Trucking will have “by far” the largest number of job openings in the transportation industry through 2022, according to a new, multi-agency federal report designed to project the industry's employment and skill needs. Combining growth with the number of workers leaving the industry, over 2 million jobs will need to be filled in the trucking segment, and the bulk of that total is for drivers.

The U.S. Departments of Education, Transportation, and Labor worked together and with industry stakeholders to produce the study, which also covers the transit, air, highway, rail and maritime industries.

The report details the future growth areas or employment “hot spots” in transportation by industry subsectors, occupations, career areas, and geographic areas. It also identifies good-paying, high-demand transportation jobs and analyzes the patterns in the education and work experience required for entry, including on-the-job training requirements for new entrants.

Some findings from the study include:

By transportation industry subsector, heavy-duty truck drivers account for one-third of the projected total job openings among the top 20 transportation occupations. Within trucking, heavy-duty and tractor-trailer truck drivers lead by a large margin in total job openings.

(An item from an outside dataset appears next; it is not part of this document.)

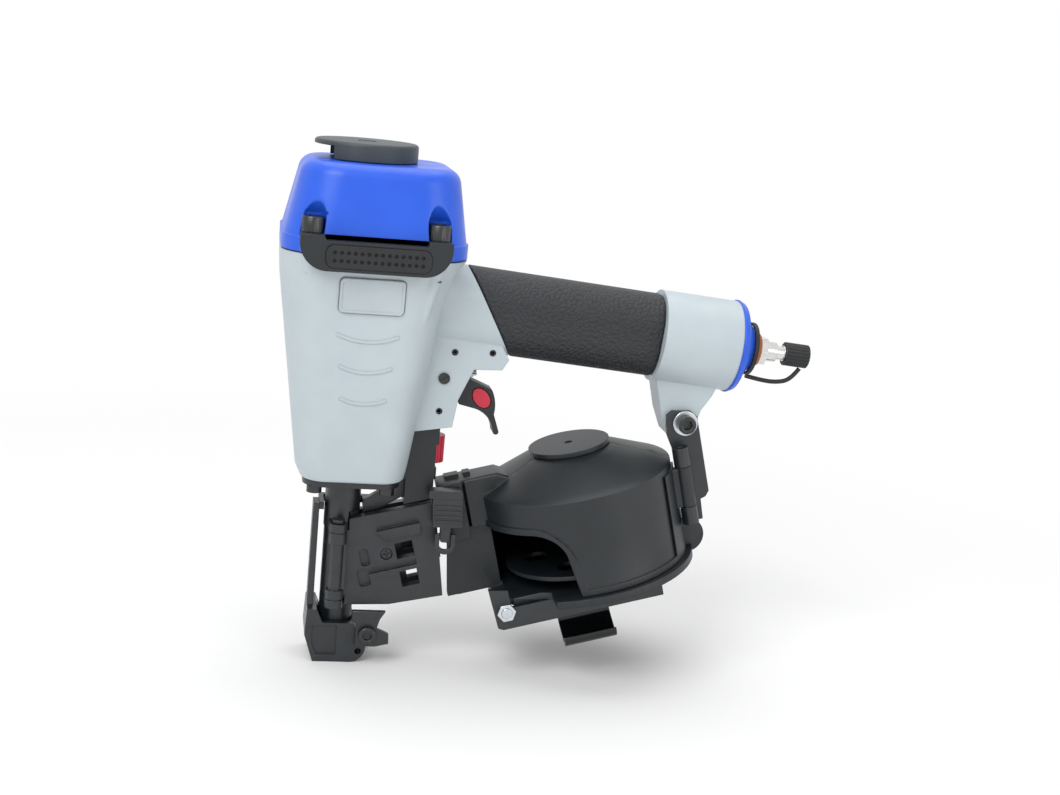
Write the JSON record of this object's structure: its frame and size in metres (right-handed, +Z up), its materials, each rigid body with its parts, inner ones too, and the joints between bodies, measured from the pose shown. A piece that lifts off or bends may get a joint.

High separation and exit rates are a problem throughout transportation. Age has a lot to do with those rates: 54% of workers in trucking are 45 years of age or older, which is 9% above the national average across all industries. Many trucking employees retire early, so the trucking industry will need to counter that with more hiring to replace them in addition to filling worker shortfalls.

Trucking creates job opportunities that help sustain the middle class, an often-stated goal for any healthy economy. Four of the top 10 trucking jobs provide wages higher than the national median wage of $35,540 (heavy truck drivers, truck mechanics, dispatchers, and first-line supervisors of vehicle operators). Having a high school diploma can gain workers entry into many top trucking jobs, although there is a continuing education factor: short-term to long-term on-the-job training is required for nearly all of these jobs.

“Careers in the transportation industry can lift Americans into the middle class or help them stay there, and this report concludes that there will be more job opportunities in the near future,” said U.S. Secretary of Transportation Anthony Foxx. “We want to fill all these new positions, so industry and government must increase recruitment and help young people get the skills, training, and apprenticeships they need to gain entry into these careers.”